People who write fiction for free don’t usually have day jobs writing fiction for pay, and they tend overwhelmingly to be women. IANAF (I Am Not A Feminist) but I sense a pattern here. Maybe the reason there are so few male fanfic writers isn’t that men can’t write (though they tend to be worse at it than women) but that men don’t consider their time and effort to be quite so disposable. Of the male fanfic writers I’ve known, I’d say a third to a half had pretensions to my knowledge of writing original fic. Of the females, only three come to mind and one of them is me. We are vastly outnumbered by the people who’ve said explicitly that they would not write original fic. The men are not.

I’m not counting those who’ve written for Strange New Worlds, since the Eternal Question isn’t about getting paid per se but about writing original fiction. Yet SNW is a good example of the phenomenon - the gender balance of the winners is at best even, and probably weighted slightly towards the male side, which is not the proportion one would expect from reading alt.startrek.creative. The female writers tend to come out of fandom while the men wouldn’t touch free fanfic with a ten-foot pole. Also, the men and those women who haven’t come out of fandom seem more likely to publish elsewhere (that is, outside of the media tie-in market).

I’m not against fanfic as a hobby, but calling it one does not absolve the individual writer of the obligation to answer the Eternal Question - if not for others, then at least for herself.

Another Award Season

Tuesday, June 15th, 2004

Nominations are up for the Stargate SG-1 Fan Awards. Please do not stuff the ballot box.

If you haven’t seen it yet, check out Rocky’s first SG fic. I couldn’t comment on it in her LJ, but I did enjoy it.

Just the Snark, Ma’am

Wednesday, June 9th, 2004

A few days back RJ Anderson posted an interesting Harry Potter theory about Evil!James.

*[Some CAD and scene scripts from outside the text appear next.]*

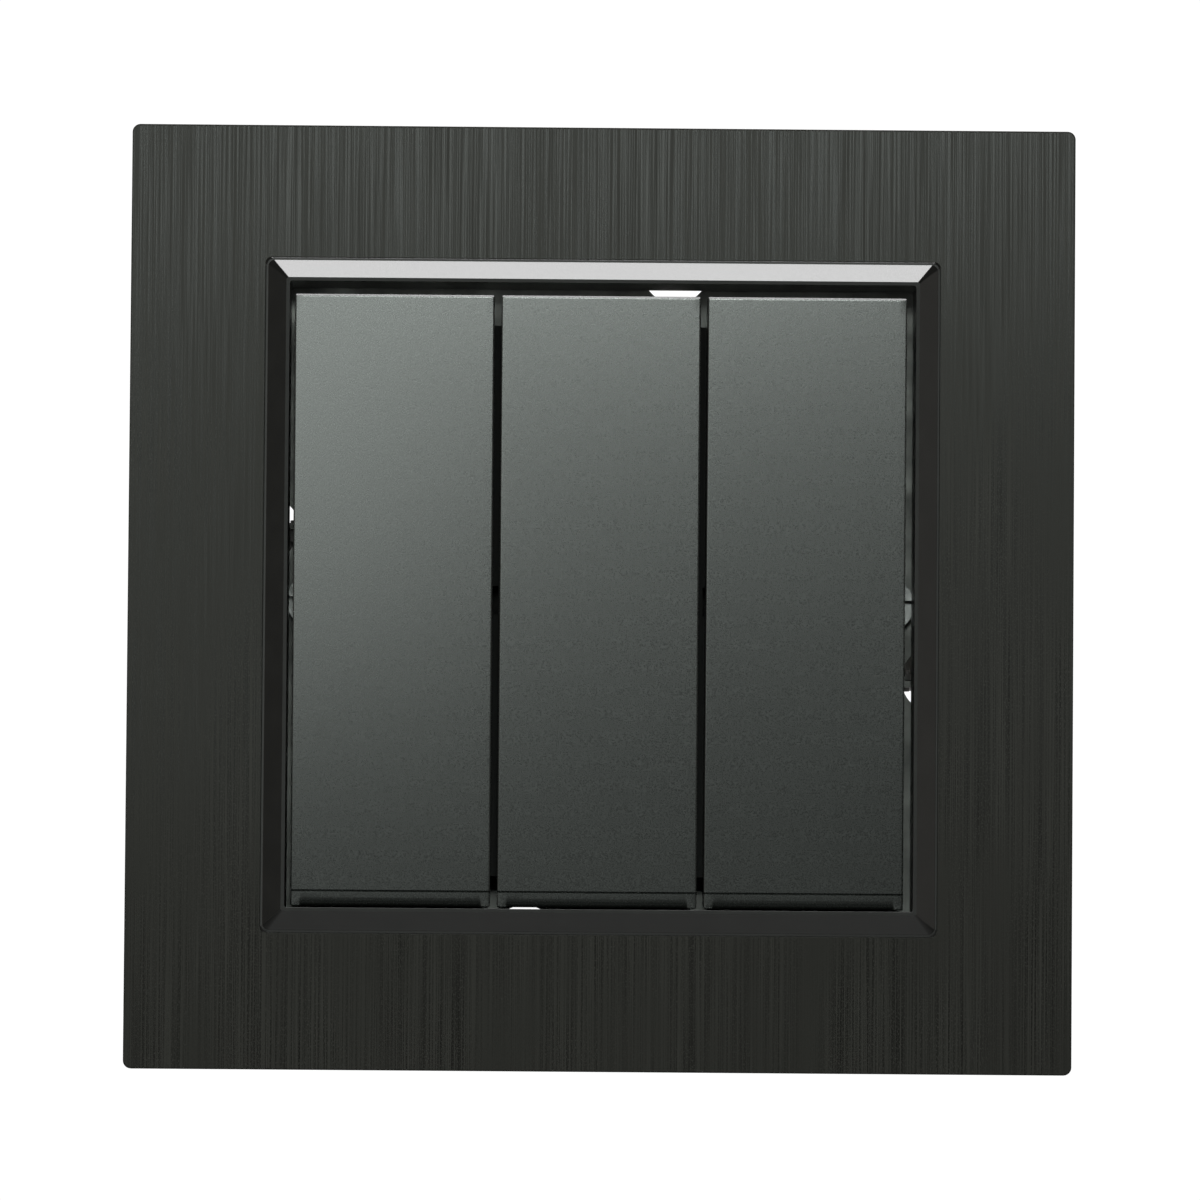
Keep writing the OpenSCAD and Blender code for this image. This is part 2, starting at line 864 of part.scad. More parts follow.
// Screws that hold the housing and its cover against the strap
module assembly_screws() {
    head_front = -strap_t - assembly_head_t;
    color(STEEL)
        for (x = [-1, 1], z = [-1, 1])
            translate([x * post_x, 0, z * post_z])
                difference() {
                    union() {
                        y_rod(assembly_head_r, head_front, -strap_t);
                        y_rod(assembly_r, -strap_t - eps, assembly_end);
                    }
                    block([-assembly_head_r - 1, head_front - 1, -assembly_slot_w / 2],
                          [assembly_head_r + 1, head_front + assembly_head_t / 2,
                           assembly_slot_w / 2]);
                }
}

face_plate();
frame_base();
mounting_strap();
mechanism_cover();
mechanism_body();
for (i = [0:2]) {
    key(i);
    actuator(i);
    plunger(i);
    plunger_spring(i);
    moving_contact(i);
    moving_tip(i);
    fixed_contact(i);
}
fixed_tips();
common_bar();
for (i = [0:3]) {
    terminal_clamp(i);
    terminal_screw(i);
}
for (i = [0:1]) {
    claw_screw(i);
    claw_nut(i);
    claw_arm(i);
}
claw_pins();
assembly_screws();
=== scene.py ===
import json
import math

import bmesh
import bpy
from mathutils import Matrix, Vector


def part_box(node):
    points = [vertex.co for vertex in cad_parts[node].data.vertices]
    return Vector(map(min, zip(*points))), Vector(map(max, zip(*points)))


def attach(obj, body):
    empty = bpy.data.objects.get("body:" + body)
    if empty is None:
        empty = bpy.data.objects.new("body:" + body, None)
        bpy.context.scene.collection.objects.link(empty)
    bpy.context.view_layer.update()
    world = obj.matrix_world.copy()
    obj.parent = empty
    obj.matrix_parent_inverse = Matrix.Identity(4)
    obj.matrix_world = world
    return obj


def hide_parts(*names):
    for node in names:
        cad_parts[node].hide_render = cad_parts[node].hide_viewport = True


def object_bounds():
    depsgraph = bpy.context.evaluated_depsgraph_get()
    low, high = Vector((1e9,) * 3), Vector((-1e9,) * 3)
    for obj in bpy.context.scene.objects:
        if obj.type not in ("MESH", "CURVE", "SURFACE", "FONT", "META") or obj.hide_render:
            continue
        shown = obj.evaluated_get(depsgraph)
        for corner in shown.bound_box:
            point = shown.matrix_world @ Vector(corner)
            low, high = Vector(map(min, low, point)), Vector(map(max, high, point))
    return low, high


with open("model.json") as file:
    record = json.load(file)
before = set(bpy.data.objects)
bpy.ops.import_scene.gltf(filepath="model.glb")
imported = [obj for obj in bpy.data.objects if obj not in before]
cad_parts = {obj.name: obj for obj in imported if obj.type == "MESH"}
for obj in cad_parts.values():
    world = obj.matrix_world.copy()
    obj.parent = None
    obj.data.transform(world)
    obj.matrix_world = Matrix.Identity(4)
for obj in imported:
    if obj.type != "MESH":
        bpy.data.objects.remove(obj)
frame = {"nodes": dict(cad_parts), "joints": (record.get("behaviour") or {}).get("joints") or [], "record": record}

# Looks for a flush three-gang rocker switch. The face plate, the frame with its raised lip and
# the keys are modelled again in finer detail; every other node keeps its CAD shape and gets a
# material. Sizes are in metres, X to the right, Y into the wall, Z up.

MM = 0.001
SIDES = ("left", "middle", "right")
cad_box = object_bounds()
joints = {joint["name"]: joint for joint in frame["joints"]}


# ---------------------------------------------------------------- mesh helpers

def make_piece(name, bm, sharp_angle=35):
    """Turns a bmesh into a linked object, smooth apart from edges over sharp_angle degrees."""
    bmesh.ops.recalc_face_normals(bm, faces=bm.faces)
    mesh = bpy.data.meshes.new(name)
    bm.to_mesh(mesh)
    bm.free()
    mesh.shade_smooth()
    mesh.set_sharp_from_angle(angle=math.radians(sharp_angle))
    piece = bpy.data.objects.new(name, mesh)
    bpy.context.scene.collection.objects.link(piece)
    flatten = piece.modifiers.new("even_shading", "WEIGHTED_NORMAL")
    flatten.keep_sharp = True
    flatten.weight = 100
    return piece


def square_ring(half, radius, depth, lift=0.0, corner_steps=8):
    """Points of a square with round corners, at one depth along Y, its middle raised by lift."""
    points = []
    for turn in range(4):
        middle = math.radians(45 + 90 * turn)
        centre = Vector((math.cos(middle), 0, math.sin(middle))) * (half - radius) * math.sqrt(2)
        for step in range(corner_steps + 1):
            angle = middle + math.radians(90 * (step / corner_steps - 0.5))
            rim = Vector((math.cos(angle), 0, math.sin(angle))) * radius
            points.append(centre + rim + Vector((0, depth, lift)))
    return points


def loft_loop(bm, rings):
    """Joins a closed loop of rings with quads, so that the solid between them is closed."""
    made = [[bm.verts.new(point) for point in ring] for ring in rings]
    for ring, following in zip(made, made[1:] + made[:1]):
        for k in range(len(ring)):
            nxt = (k + 1) % len(ring)
            bm.faces.new((ring[k], ring[nxt], following[nxt], following[k]))
    return made


def add_box(bm, low, high, bevel=0.0):
    """Adds a block between two corners, with its edges taken off."""
    low, high = Vector(low), Vector(high)
    made = bmesh.ops.create_cube(bm, size=1.0)["verts"]
    middle, size = (low + high) / 2, high - low
    for vert in made:
        vert.co = middle + Vector(c * s for c, s in zip(vert.co, size))
    if bevel:
        edges = {edge for vert in made for edge in vert.link_edges}
        bmesh.ops.bevel(bm, geom=list(edges), offset=bevel, segments=2, profile=0.5,
                        affect="EDGES")


def arc(centre, radius, start, end, steps):
    """(a, b) points on an arc, angles in degrees."""
    angles = [math.radians(start + (end - start) * k / steps) for k in range(steps + 1)]
    return [(centre[0] + radius * math.cos(a), centre[1] + radius * math.sin(a)) for a in angles]


# ---------------------------------------------------------------- face plate and frame

def half_opening(node):
    """Half width of the square hole in the middle of a node."""
    return min(max(abs(v.co.x), abs(v.co.z)) for v in frame["nodes"][node].data.vertices)


def lift_of_opening(node, half):
    """How far the middle of a node's square hole lies above the node's own middle."""
    edges = [v.co.z for v in frame["nodes"][node].data.vertices
             if abs(abs(v.co.x) - half) < 0.01 * MM]
    return (min(edges) + max(edges)) / 2


plate_low, plate_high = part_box("face_plate")
base_low, base_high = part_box("frame_base")
PLATE_HALF = plate_high.x
PLATE_FRONT = plate_low.y
PLATE_BACK = plate_high.y
BASE_HALF = base_high.x
OPENING_HALF = half_opening("frame_base")
LIP_FOOT_HALF = half_opening("face_plate")
LIP_LIFT = lift_of_opening("face_plate", LIP_FOOT_HALF)
RIDGE_Y = base_low.y

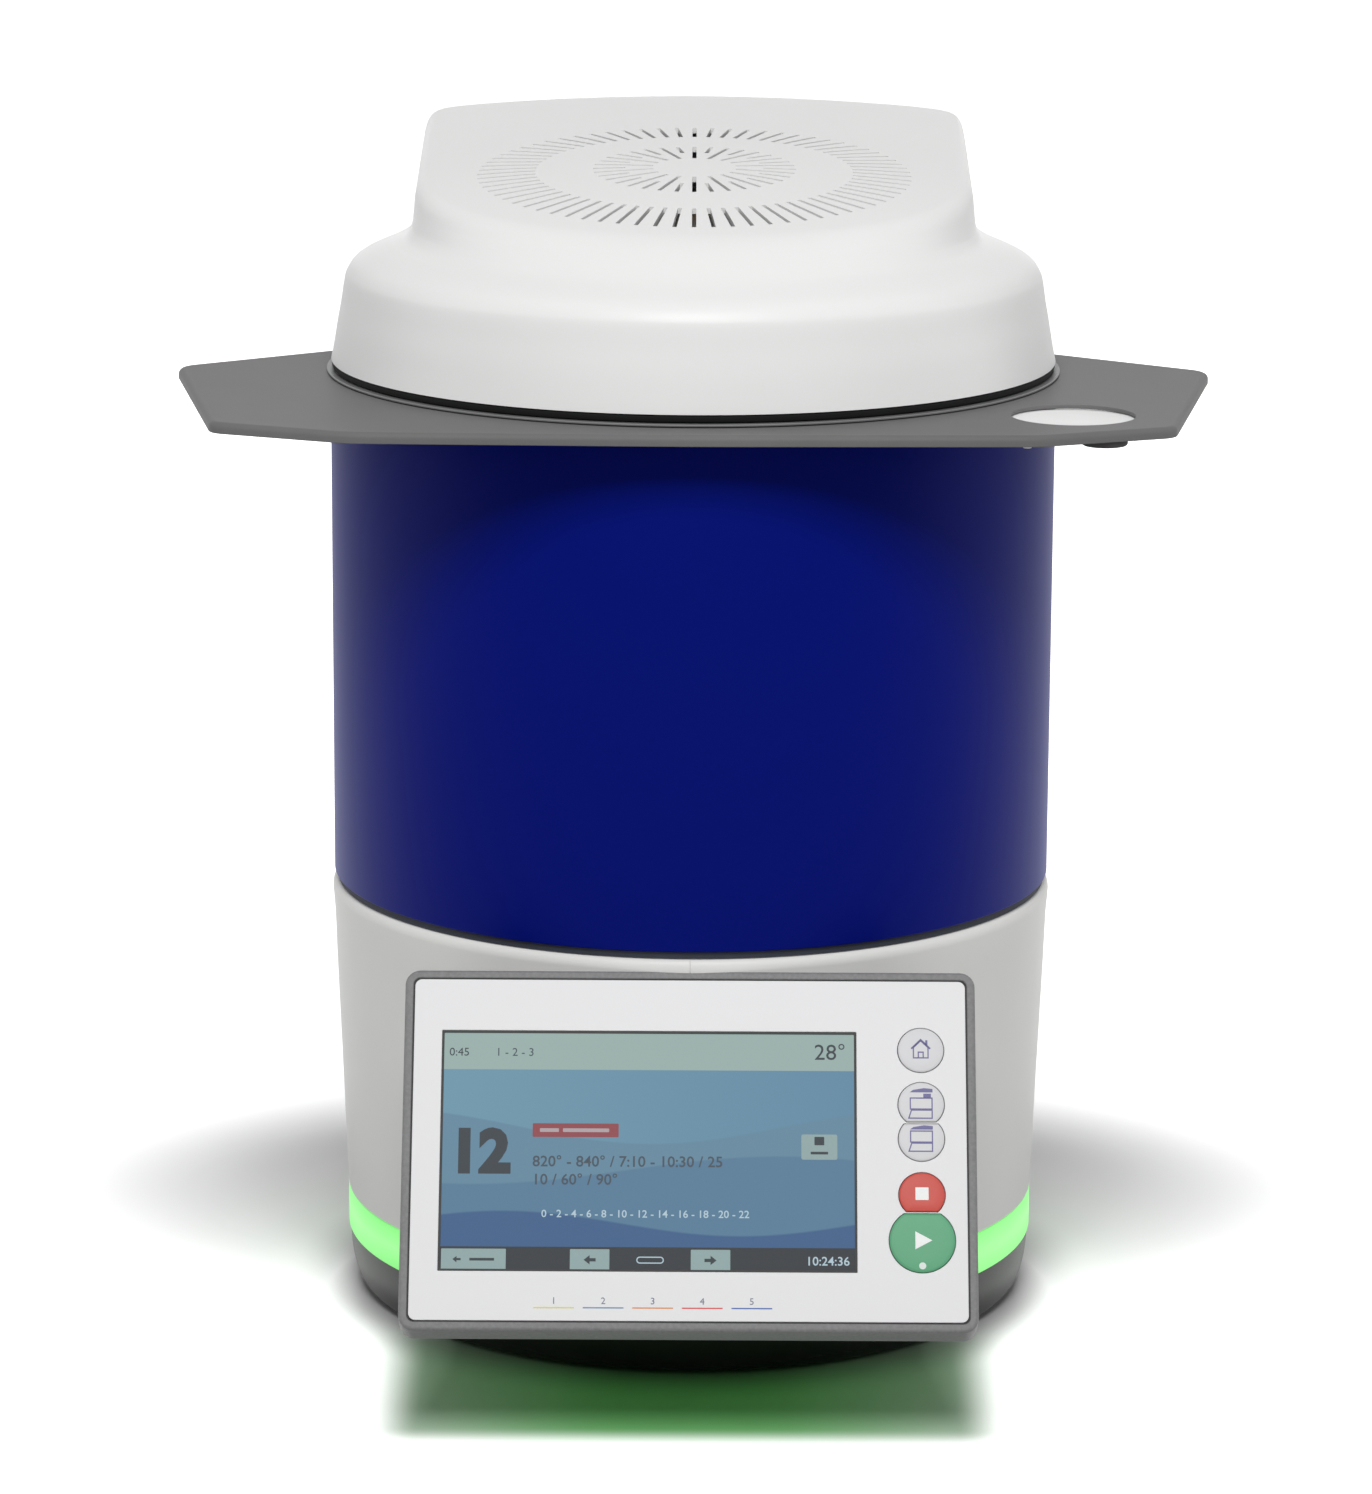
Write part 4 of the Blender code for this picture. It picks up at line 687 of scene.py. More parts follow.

Since I’m not attacking a straw-woman version of RJ’s ideas, I can actually mention her name (RJ Anderson - is giving credit so hard?) and even (gasp!) link her original post. Should she happen to comment here, I will treat her with the respect any fellow fan deserves rather than ignoring her points while quibbling over a minor issue.

I’m no HP fan, so for a full-blown snark analysis of this glaring fandom wank, I will send you on to Narcissa Malfoy. In conclusion, I would just like to point out that there are only two possible explanations for this sort of behavior - stupidity or malice - and only one of them is excusable.

Fan the Vote

Wednesday, May 12th, 2004

I find Fan the Vote (in which fans sell fannish services in return for campaign contributions to various liberal causes) a fascinating fannish development. I came across it first in Alara’s LJ, where the assumption that all fans are pro-Kerry struck me, as did the going rate for more Judgment Day - $10 for 3,000 words is less than a penny a word and not a professional rate.

At the Fan the Vote LJ community you can get any service (betaing, fic, icons) for any fandom. Issues of legality have been brought up - mainly that it’s illegal for an American political campaign to take money from foreign nationals even through a fannish intermediary, and it’s against the LJ TOS for the fans to solicit money for themselves.

But how about the biggest issue of all - trademark infringement? Sure, none of the fans are profiting from Fan the Vote, but Kerry is. I wouldn’t be so sure, if I were of the Democrat persuasion, that Paramount wanted its properties used to finance the Kerry campaign, or to finance anything at all. Remember when we held the moral high ground because no one was making any money off fandom? Those were the days…

For the sake of fairness in fandom, I had been planning to offer to help fan the vote the other way by ficcing in return for contributions to the Bush campaign, the Libertarian Party, or The Becket Fund, but I doubt that those organizations would want to be involved in this sort of illicit fundraising scheme. So my fic will remain free, at least until the lawyers hear about Fan the Vote and shut us all down, regardless of political persuasion.